De plus, même si cela n’a pas été l’option choisie ici, le NATREX offre la possibilité d’estimer une forme structurelle, comme ont pu le faire Federici et Gandolfo (2002)[43], Verrue et Colpaert (1998) ou encore Detken et al. (2002)[44]. D’une part cela permet de vérifier la pertinence des relations de comportements, d’autre part les NATREX de moyen terme et de long terme peuvent être déduits de la prise en compte explicite des conditions (équations) d’équilibre.

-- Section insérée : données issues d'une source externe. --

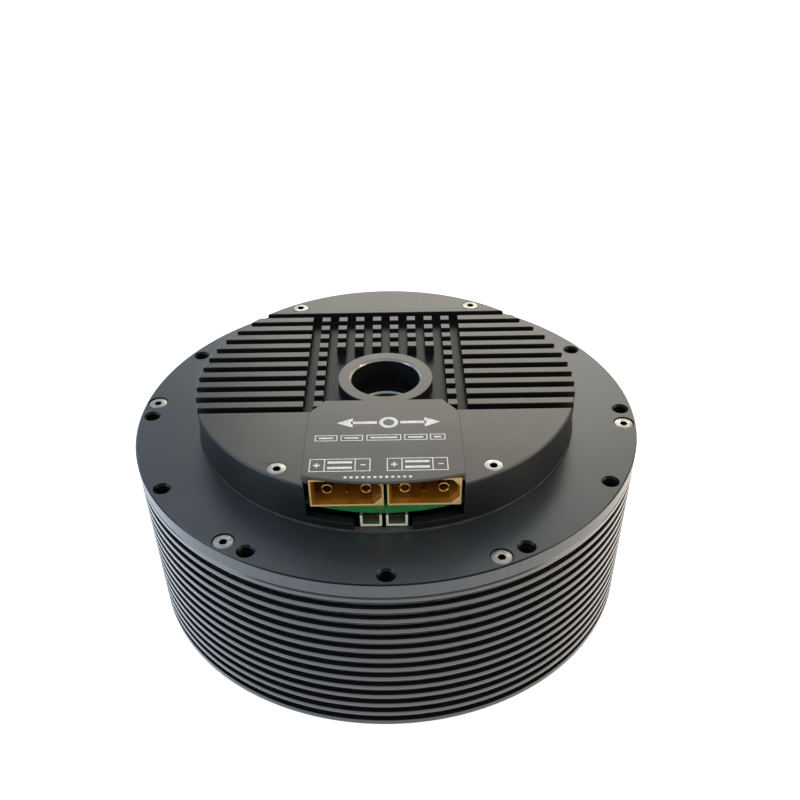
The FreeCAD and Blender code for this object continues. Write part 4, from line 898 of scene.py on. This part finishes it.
contacts = {
    "power": {"x": 12.95, "apart": 6.5, "radius": 2, "bore": 1.35, "boreDepth": 9, "lip": 0.22, "sides": 40},
    "signal": {"x": 12.95, "apart": 3, "radius": 0.4, "sides": 16},
    "socketPin": {
        "centre": -0.65,
        "apart": 4.35,
        "pitch": 1.25,
        "count": 4,
        "radius": 0.3,
        "height": 73.6,
        "front": 3.5,
        "back": 1.2,
        "sides": 12,
    },
}


def alongY(grid, x, z):
    # an upright turned grid laid down, so that its heights run backwards and its axis passes through x and z
    points, wrapRows, wrapColumns = grid
    laid = np.stack([points[..., 0] + x * mm, points[..., 2], z * mm - points[..., 1]], -1)
    return laid, wrapRows, wrapColumns


def makePowerBarrels():
    # from the bottom of the bore out over the rounded lip and back along the barrel
    facts = contacts["power"]
    low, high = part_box("power_contacts")
    front, back, height = low.y / mm, high.y / mm, (low.z + high.z) / 2 / mm
    radius, bore, lip = facts["radius"], facts["bore"], facts["lip"]
    floor = front + facts["boreDepth"]
    profile = [(0, floor + 0.5), (bore * 0.9, floor), (bore, floor - 0.3), (bore, front + lip * 2)]
    profile += [(bore + lip * 0.6, front + lip * 0.5), (bore + lip * 1.4, front), (radius - lip, front)]
    profile += [(radius - lip * 0.3, front + lip * 0.3), (radius, front + lip), (radius, back), (0, back)]
    spots = [side * facts["x"] + across * facts["apart"] for side in (-1, 1) for across in (-1, 1)]
    grids = [alongY(turnedGrid(profile, facts["sides"]), x, height) for x in spots]
    gold, slot = finishes["gold_contact"], slotOf["power_contacts"]
    makePiece("powerBarrels", grids, gold, "housing", ["power_contacts"], 40)
    return height


def makeSignalPins(height):
    # thin pins with a rounded nose, two in each power connector
    facts = contacts["signal"]
    low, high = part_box("signal_contacts")
    front, back, radius = low.y / mm, high.y / mm, facts["radius"]
    profile = [(0, front), (radius * 0.5, front + 0.08), (radius * 0.87, front + 0.25), (radius, front + 0.5)]
    profile += [(radius, back), (0, back)]
    spots = [(side * facts["x"], height + up * facts["apart"]) for side in (-1, 1) for up in (-1, 1)]
    grids = [alongY(turnedGrid(profile, facts["sides"]), x, z) for x, z in spots]
    gold, slot = finishes["gold_contact"], slotOf["signal_contacts"]
    makePiece("signalPins", grids, gold, "housing", ["signal_contacts"], 40)


def makeSocketPins():
    # a row of thin pins in each signal socket
    facts = contacts["socketPin"]
    low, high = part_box("signal_sockets")
    front, back, radius = low.y / mm + facts["front"], high.y / mm - facts["back"], facts["radius"]
    profile = [(0, front), (radius * 0.6, front + 0.1), (radius, front + 0.4), (radius, back), (0, back)]
    offsets = (np.arange(facts["count"]) - (facts["count"] - 1) / 2) * facts["pitch"]
    spots = [facts["centre"] + side * facts["apart"] + offset for side in (-1, 1) for offset in offsets]
    grids = [alongY(turnedGrid(profile, facts["sides"]), x, facts["height"]) for x in spots]
    makePiece("socketPins", grids, finishes["gold_contact"], "housing", sharp=40)


makeSignalPins(makePowerBarrels())
makeSocketPins()
print("contacts made")

# Screws: hexagon sockets in countersunk heads on top, and in low cylinder heads underneath

screws = {
    "plate_screws": {"ring": (92.4, 6, -6), "head": 3.6, "depth": 2.2, "shank": 1.65, "key": 2.5},
    "cover_screws": {"corner": (36.5, 57), "head": 3.3, "depth": 2.2, "shank": 1.65, "key": 2.5},
    "clamp_screws": {"ring": (87.5, 12, 15), "head": 2.75, "depth": 2.7, "shank": 1.25, "key": 2.5},
    "foot_screws": {"ring": (16.5, 6, 30), "head": 2.7, "depth": 1.8, "shank": 1.25, "key": 2},
}
screwShape = {
    "sunk": ("plate_screws", "cover_screws"),
    "socketDepth": 1.6,
    "headLeft": 0.4,  # metal that stays under the socket
    "socketCone": 0.35,
    "mouth": 0.1,
    "tip": 0.4,
    "sides": 48,
    # (inside the head's edge, below its face), round the edge of the head
    "sunkRim": [(0.32, 0), (0.14, 0.05), (0.16, 0.18)],
    "lowRim": [(0.3, 0), (0.09, 0.09), (0, 0.3)],
}


def makeScrews(node, body):
    # Rows of (radius, distance from the head's face, share of hexagon) run from the socket's floor over the
    # head to the end of the thread, and are carried round each screw's axis.
    facts, shape = screws[node], screwShape
    sunk = node in shape["sunk"]
    head, depth, shank, mouth = facts["head"], facts["depth"], facts["shank"], shape["mouth"]
    corner, tip = facts["key"] / math.sqrt(3), shape["tip"]
    low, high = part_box(node)
    length = (high.z - low.z) / mm
    socket = min(depth - shape["headLeft"], shape["socketDepth"])
    rows = [(0, socket + shape["socketCone"], 0), (corner * 0.8, socket, 1), (corner, socket - 0.05, 1)]
    rows += [(corner, mouth, 1), (corner + mouth, 0, 0.7)]
    rows += [(head - inside, below, 0) for inside, below in shape["sunkRim" if sunk else "lowRim"]]
    rows += [] if sunk else [(head, depth, 0)]
    rows += [(shank, depth, 0), (shank, length - tip, 0), (shank - tip, length, 0), (0, length, 0)]
    face, way = (high.z / mm, -1) if sunk else (low.z / mm, 1)
    profile = [(radius, face + way * below) for radius, below, _ in rows]
    if "ring" in facts:
        spots = ringOf(*facts["ring"])
    else:
        spots = [(x * facts["corner"][0], y * facts["corner"][1]) for x in (-1, 1) for y in (-1, 1)]
    sides = shape["sides"]
    grids = [turnedGrid(profile, sides, spot, [share for _, _, share in rows]) for spot in spots]
    # the socket's rows are marked; the screws' finish paints shade there
    socketRows = 4
    inSocket = np.repeat(np.arange(len(rows)) < socketRows, sides)
    marks = ("socket", np.tile(inSocket, len(spots)))
    makePiece(node + "Hexed", grids, finishes[slotOf[node]], body, [node], 25, marks)


for name in ("plate_screws", "cover_screws", "clamp_screws"):
    makeScrews(name, "housing")
makeScrews("foot_screws", "output")
print("screws made")

# Threads of the mounting holes

threads = {
    "radius": 2.5,
    "depth": 0.28,
    "pitch": 1.0,
    "stepsPerTurn": 20,
    "rootLap": 0.04,  # into the wall
    "ridgeHalf": 0.36,  # as a share of the pitch
    "fadeAngle": 1.2,  # radians in which the ridge grows
    "plate": {"ring": (92.3, 12, -90), "low": 65.2, "belowFace": 0.8},
    "output": {"ring": (56, 12, 15), "aboveFace": 0.3, "depth": 10.5},
}


def threadGrid(spot, low, high):
    # a ridge that climbs one pitch a turn on the wall of a hole; its three-cornered section shrinks to
    # nothing at both ends
    facts = threads
    pitch, lap, half = facts["pitch"], facts["rootLap"], facts["ridgeHalf"]
    turns = (high - low) / pitch - 1
    angle = np.linspace(0, 2 * np.pi * turns, int(turns * facts["stepsPerTurn"]) + 1)
    size = np.clip(np.minimum(angle, angle[-1] - angle) / facts["fadeAngle"], 0, 1)
    reach = facts["radius"] + np.array([lap, -facts["depth"], lap])[:, None] * size
    climb = low + pitch / 2 + pitch * angle / (2 * np.pi)
    height = climb + np.array([-half, 0, half])[:, None] * pitch * size
    points = np.stack([spot[0] + reach * np.cos(angle), spot[1] + reach * np.sin(angle), height], -1)
    return points * mm, True, False


def makeThreads(name, node, finish, body, ring, low, high):
    grids = [threadGrid(spot, low, high) for spot in ringOf(*ring)]
    makePiece(name, grids, finish, body, sharp=60)


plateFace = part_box("rear_plate")[1].z / mm
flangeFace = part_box("output_flange")[0].z / mm
flangeFinish = finishes[slotOf["output_flange"]]
span = threads["plate"]
ends = (span["low"], plateFace - span["belowFace"])
makeThreads("plateThreads", "rear_plate", shadedThreadBlack, "housing", span["ring"], *ends)
span = threads["output"]
ends = (flangeFace + span["aboveFace"], flangeFace + span["depth"])
makeThreads("outputThreads", "output_flange", flangeFinish, "output", span["ring"], *ends)
print("threads made")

Pour ces raisons, on peut considérer que le NATREX a apporté un plus indéniable à la modélisation des taux de change réels d’équilibre, même si ce modèle est loin d’être figé une fois pour toutes. En effet l’approche en terme de NATREX permet d’adapter la modélisation du taux de change à certaines spécificités, par le biais d’un retour théorique sur les fonctions d’épargne/de consommation et d’investissement. Ainsi, une extension possible et souhaitable pourrait consister en l’introduction du facteur démographique comme déterminant fondamental du taux de change. Williamson (1994 : 194) a discuté de ce point en rappelant :

To the extent that most individuals follow such a saving pattern in the attempt to maximize lifetime utility, the demographic structure of a society will be an important determinant of its saving rate. Specifically, societies with a large proportion of the population in the high-saving, preretirement phase will tend to have a high overall saving rate, while societies with a large proportion already retired will tend to have a low saving rate. Investment needs will also be influenced by demographic factors, since rapid population growth-and especially a rapid increase in the number of young households-will tend to increase the need for investment.

On pense aux pays développés qui ont des structures démographiques assez différentes de celles des pays en développement et des pays en transition[45]. De même, J. L. Stein propose une explication des crises financières qui mériterait d’être approfondie par une analyse des mécanismes de contagion entre pays.